The apocalypse in this case comes from an EMP blast. An unknown enemy hits the US (and elsewhere – but who cares about foreigners?) with three high altitude nukes. The EMP blast takes out everything. As it dawns on folks that the power’s not coming back on, everything devolves into terror and savagery. Forstchen does not pull any punches on that front. The gruesome decline and fall of humanity is charted over the course of the book as our hero’s small town starts out with a population of 10-15,000 and ends the story with around 900 survivors. Tremendous care is given to the motivations and inner workings of the policy-makers in the town – ineffectual mayor, golden-hearted sheriff, do-gooder councilman, and campus police chief, along with our hero. The small North Carolina college town is, clearly, where the Alas, Babylon parallels lie. Will noble rural America stand tall against the evils of the larger cities, the apocalypse, and man’s inhumanity to man? And, uh, the Chinese?
Despite all the negatives, Forstchen really has a knack for characterization and storytelling. Our hero, a retired air force bigwig now a college professor, is a wonderful character. Just what a post-apocalypse story needs. And the fate of his family is expertly woven into the narrative (and chokes you up when the inevitable finally happens). As much as I hate the patriotic nonsense, Forstchen’s writing has you tearing up along with our heroes as they salute the American flag and fight for everything this country should hold dear.

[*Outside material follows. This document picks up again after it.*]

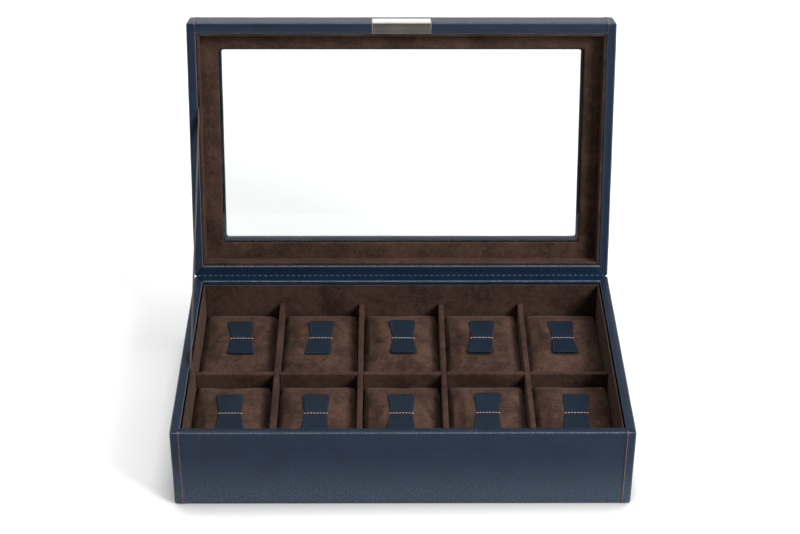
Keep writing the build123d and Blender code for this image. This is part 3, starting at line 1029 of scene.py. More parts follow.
class WATCHBOX_OT_lid_leather(bpy.types.Operator):
    """Leather over the lid's top, walls and rim, turned in through the window, with two front seams"""

    bl_idname = "watch_box.lid_leather"
    bl_label = "Lid leather"

    def execute(self, context):
        settings = context.scene.watch_box_leather
        walls = walls_of("lid", LID)
        roll, corner = settings.roll, settings.corner
        window_low, window_high = window_corners()
        collar = box_in("window_glass", LID)[0].z - 0.1 * MM
        shelf, shelf_top, shelf_under = 4 * MM, collar + 0.05 * MM, collar - 0.6 * MM

        def window_turn(distance, z, **look):
            low = (window_low[0] - distance, window_low[1] - distance)
            high = (window_high[0] + distance, window_high[1] + distance)
            return turn_of(low, high, z, 2 * MM + distance, **look)

        mouth = window_turn(0, roll, out=-1)
        brim = window_turn(roll, 0.0, up=-1, flat=True)
        turns = [window_turn(0, shelf_top, wave=0), window_turn(0, 3.5 * MM, out=-1)]
        turns += [window_turn(0, roll + 0.4 * MM, out=-1), mouth, *rolled(mouth, brim, "wall"), brim]
        inner = window_turn(roll + 0.5 * MM, 0.0, up=-1, flat=True)
        outer = turn_of(*inset(roll + 0.5 * MM, 0, walls), 0.0, corner, up=-1, flat=True)
        for share in spread(0, 1, 6):
            low, high = (mixed(inner[key], outer[key], share) for key in ("low", "high"))
            radius = inner["corner"] + (outer["corner"] - inner["corner"]) * share
            turns.append({**outer, "low": low, "high": high, "corner": radius})
        edge = turn_of(*inset(roll, 0, walls), 0.0, corner, up=-1, flat=True)
        wall = wall_turns(walls, LID_HEIGHT, settings, 0.6, 0)
        turns += [edge, *rolled(edge, wall[0], "rim")] + wall
        for distance, z in ((SKIN, SKIN), (SKIN, shelf_under), (shelf, shelf_under), (shelf, shelf_top)):
            turns.append(window_turn(distance, z, wave=0))
        leather_shell("lid", turns, LID, context)
        return {"FINISHED"}


# Stitches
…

Best of all, the book has a gripping afterward from Navy EMP expert Captain Bill Sanders, who details his study of the threat and, sans the Gingrich mania, drives home this very possible, and very easily achieved, potential apocalypse. You laugh at the hideous intro from Gingrich, but the afterward does leave you watching the skies.
(Note to Forstchen, in response to his introduction: EMP apocalypse stories do exist. It’s hinted as one of the many disasters to have befallen the US in The Postman and, of course, we got two seasons of Jessica Alba’s ass in Dark Angel, set in a dystopian post-EMP blast future.)